Friday, 30 January 2015

Behind the Scenes at the Museum, by Kate Atkinson

Kate Atkinson's first novel is a family portrait spanning four generations of one family, chronicling the mistakes, decisions and adventures of the family's women. It is told mostly from the perspective of Ruby Lennox- she proclaims her conception in 1951 with "I exist!", which is not something you encounter in many novels. Born to a middle class shopkeeping family in York, Ruby spends most of her childhood wondering if she was swapped at birth and suffering the wrath of her older sisters; the bossy, dramatic and spoiled Gillian and the fiery, intense and depressive Patricia. Her mother shows very little interest in her, her father even less.

Recurring themes of this novel include secrets hidden for generations, the untimely deaths of children, family members who disappear from the family and are never heard of again, the recurrence of unhappy marriages, the effect of World Wars on families and people who are thought to have done one thing (historically) actually turning out to have done something else entirely. Secrets are withheld from the reader as Ruby gradually reveals, through disjointed and not-in-chronological-order flashbacks that fill in the bits of her life that she seems not to remember, things she never realised she didn't know and things that she's tried to forget. The novel reminds the reader that even the unlikeliest of people can surprise you, and there's absolutely no guessing what goes on in the minds of others.

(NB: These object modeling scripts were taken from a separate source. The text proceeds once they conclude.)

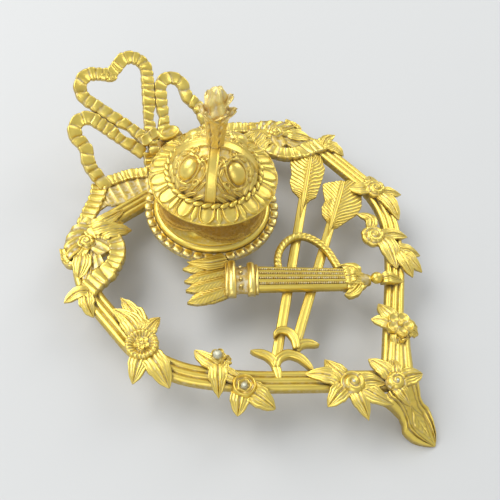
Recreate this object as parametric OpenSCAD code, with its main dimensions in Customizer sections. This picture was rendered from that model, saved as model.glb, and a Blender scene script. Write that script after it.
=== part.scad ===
// Heart-shaped openwork inkstand in gilt brass: a reeded heart carries the inkwell in its notch,
// a ribbon bow rises behind it, and a quiver crosses two arrows inside the heart.
// Plan coordinates count from the inkwell's axis, with the heart's point towards -Y and the bow
// towards +Y; they are true millimetres at the plan size given here and follow heart_reach.

/* [Heart frame] */
// Distance from the inkwell's axis to the point of the heart
heart_reach = 131; // [124:1:138]
// Width of the reeded rod
rod_w = 10; // [9:0.5:11]
// Height of the reeded rod
rod_h = 6; // [5:0.5:7]
// Height of the rod's top above the table
tray_z = 20; // [17:1:24]

/* [Leaves and ribbons] */
// Height that leaves and ribbons stand above the rod's top
relief = 2.4; // [1.8:0.2:3]
// Depth that they hang down beside the rod
drape = 2; // [1.2:0.2:3]
// Width of the bow's ribbon
ribbon_w = 7.4; // [6.4:0.2:7.8]
// Thickness of the bow's ribbon
ribbon_t = 3; // [2.4:0.2:3.6]
// Slope of the bow above the table, in degrees
bow_tilt = 35; // [30:1:40]

/* [Quiver and arrows] */
// Width of the quiver's tube at its mouth
quiver_w = 14; // [12:0.5:15]
// Height of the quiver above the arrows
quiver_h = 6; // [5:0.5:7]
// Thickness of an arrow's shaft
shaft_d = 4.6; // [4:0.2:5]

/* [Inkwell] */
// Outer radius of the beaded ring that the inkwell stands in
ring_r = 36; // [35.5:0.5:37]
// Number of beads round the ring
bead_count = 38; // [30:1:40]
// Height from the tray's top to the lid's rim
well_h = 24; // [22:1:27]
// Radius of the lid's rim
lid_r = 33; // [32.5:0.5:34]
// Radius of the lid's dome
dome_r = 22; // [20:0.5:23]
// Thickness of the inkwell's and the lid's walls
wall = 1.8; // [1.4:0.1:2]
// Height of the finial above the dome
finial_h = 34; // [28:1:38]
// Radius of the hinge pin
pin_r = 1.1; // [0.9:0.1:1.2]

/* [Hidden] */
$fn = 48;

gilt = "goldenrod";
bright = "gold";
deep = "darkgoldenrod";

// Plan scale, 1 at the drawn size
u = heart_reach / 131;
side_reach = 94 * u;
toe_reach = 163.5 * u;
rod_z = tray_z - rod_h;
leaf_z = tray_z - drape;
leaf_h = drape + relief;
fit_gap = 0.3;
pin_gap = 0.05;
bend_step = 8;

// Left half of the heart as straights [length, 0] and bends [radius, turn to the left]
limb_start = [-18, 27.5] * u;
limb_steps = [[32 * u, 0], [26 * u, 50], [48 * u, 40], [23 * u, 0], [55 * u, 41],
    [200 * u, 10], [70 * u, 0]];
back_foot_at = [-60, 26] * u;

// Bow: the heart-shaped middle loop and the right-hand side loop, in the bow's own plane
bow_y = 45 * u;
heart_loop_start = [ribbon_w / 2 - 1.2, 15 * u];
heart_loop_dir = 61;
heart_loop_steps = [[35.7 * u, 0], [8.5 * u, 144], [14 * u, 0]];
side_loop_start = [8, 8.5] * u;
side_loop_dir = 62;
side_loop_steps = [[30 * u, 0], [7.6 * u, -174], [9 * u, 52], [14 * u, -37], [20 * u, 0]];
bow_top = 58.8 * u + ribbon_w / 2;
bow_reach = bow_y + bow_top * cos(bow_tilt) + ribbon_t * sin(bow_tilt);
root_w = 20 * u;

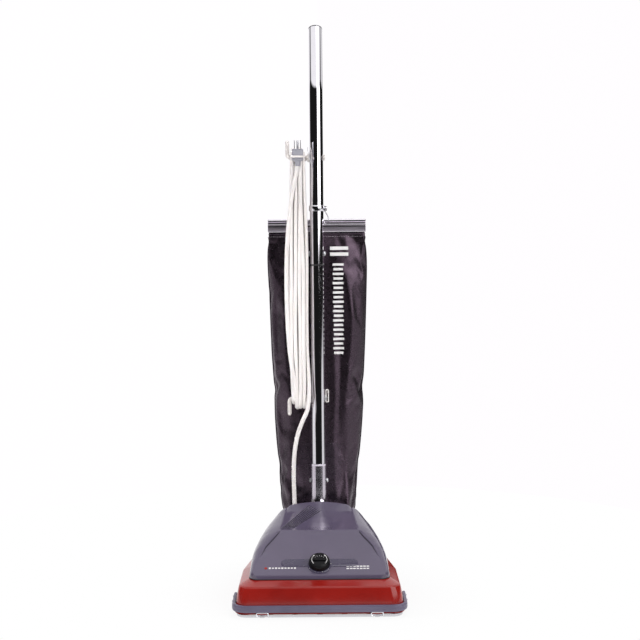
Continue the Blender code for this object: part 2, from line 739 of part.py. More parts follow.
def handle_bail(frame, chrome):
    """Socket for the tube, on a fork that straddles the motor."""
    outer, inner = SOCKET_R, TUBE_R + GAP
    profile = [(0, SOCKET_LOW), (inner, SOCKET_LOW), (inner, SOCKET_HIGH), (outer, SOCKET_HIGH),
               (outer, 0.0890), (0.0105, 0.0770), (0, 0.0770)]
    made = turned("handle_bail", profile, "z", (0, 0, 0), chrome, frame)
    half = [(PIVOT_X, 0.006), (PIVOT_X, 0.024), (0.0765, 0.0360), (0.0720, 0.0465), (0.0640, 0.0555),
            (0.0520, 0.0633), (0.0380, 0.0700), (0.0220, 0.0750), (0.0080, 0.0780)]
    points = [(-x, 0, z) for x, z in half] + [(x, 0, z) for x, z in reversed(half)]
    fork = place("fork", poly_curve("fork", points, 0.0062), None, (0, 0, 0), frame)
    join(made, as_mesh(fork))
    for side in (-1, 1):
        join(made, rod(f"eye_{side}", 0.0125, 0.0080, "x", (side * PIVOT_X, 0, 0), parent=frame))
    cut(made, rod("pivot_bore", PIVOT_HOLE_R, 0.2, "x", (0, 0, 0), parent=frame))
    cut(made, rod("bail_bolt_hole", BOLT_HOLE_R, 0.06, "x", (0, 0, LOWER_BOLT), parent=frame))
    return made


def pivot_pin(name, side, steel):
    """Shoulder bolt with a round head outside the fork's eye; its origin is on the pivot."""
    profile = [(0, 0.0255), (0.0080, 0.0255), (0.0090, 0.0235), (0.0090, 0.0217), (0.0045, 0.0217),
               (0.0045, -0.0010), (0, -0.0010)]
    turn = (0, side * math.pi / 2, 0)
    return turned(name, profile, "x", (side * 0.0630, PIVOT_Y, PIVOT_Z), steel, steps=14, turn=turn)


def lower_tube(frame, chrome):
    outer, inner = TUBE_R, TUBE_R - TUBE_WALL
    spigot = inner - 0.0008
    foot, step, top = SOCKET_LOW + GAP, RING, RING + 0.045
    profile = [(spigot - TUBE_WALL, top), (spigot, top), (spigot, step), (outer, step),
               (outer, foot), (inner, foot), (inner, step - 0.003), (spigot - TUBE_WALL, step)]
    made = turned("lower_tube", profile, "z", (0, 0, 0), chrome, frame, ring=True)
    for name, height in (("lower_bolt_hole", LOWER_BOLT), ("spigot_bolt_hole", UPPER_BOLT),
                         ("lower_hook_hole", HOOK_LOW)):
        cut(made, rod(name, BOLT_HOLE_R, 0.06, "x", (0, 0, height), parent=frame))
    return made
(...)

I absolutely loved this book. Itr meanders through Australia, Canada and Scotland, spans the 1800s to the 1990s and sees members of the same family subjected to the same tragedies over and over again. Though the pace of the book is quite gentle- there are no big twists or cliffhangers or plot-defining crescendos- it builds to a climax that simply sees four generations' worth of questions answered. Answered for the readers, at least. We still end up knowing more than the Lennoxes do, even collectively. There are mysteries developed throughout the narrative, little question marks that are raised and seeds of doubt and intrigue planted along the way that keep things ticking over.
It really enforces the idea that personal history is core to the adult that a person becomes. History (of York) and history (of the Lennoxes) is the backbone of the novel.

I loved Ruby- so frank and honest, melodramatic and as a result pretty hilarious. It's hard to tell how the traumatic events she's lived through have affected her, she recounts them in a way sometimes droll and sometimes light and breezy. I loved her descriptions of her family- scathing but instantly conjuring her relatives the way she saw them herself.

For a first novel, even a first novel of somebody that turned out to be as prolific and as celebrated as Kate Atkinson, it's very accomplished and pretty ambitious. Postmodern and unsentimental about having a miserable, unlamented family that are prone to removing themselves from the genepool. Despite the narrative being mixed up in terms of its chronology, the gaps that are pointed out and filled, she always maintains a sense of continuity. The reader is never lost. There are elements that surface and resurface over the generations, reminding us that life is a circle that goes on and on- the locket, the rabbit's foot. A clock, some china- bits and bobs that become symbols of the family.

Thoroughly, thoroughly enjoyable and very much recommended.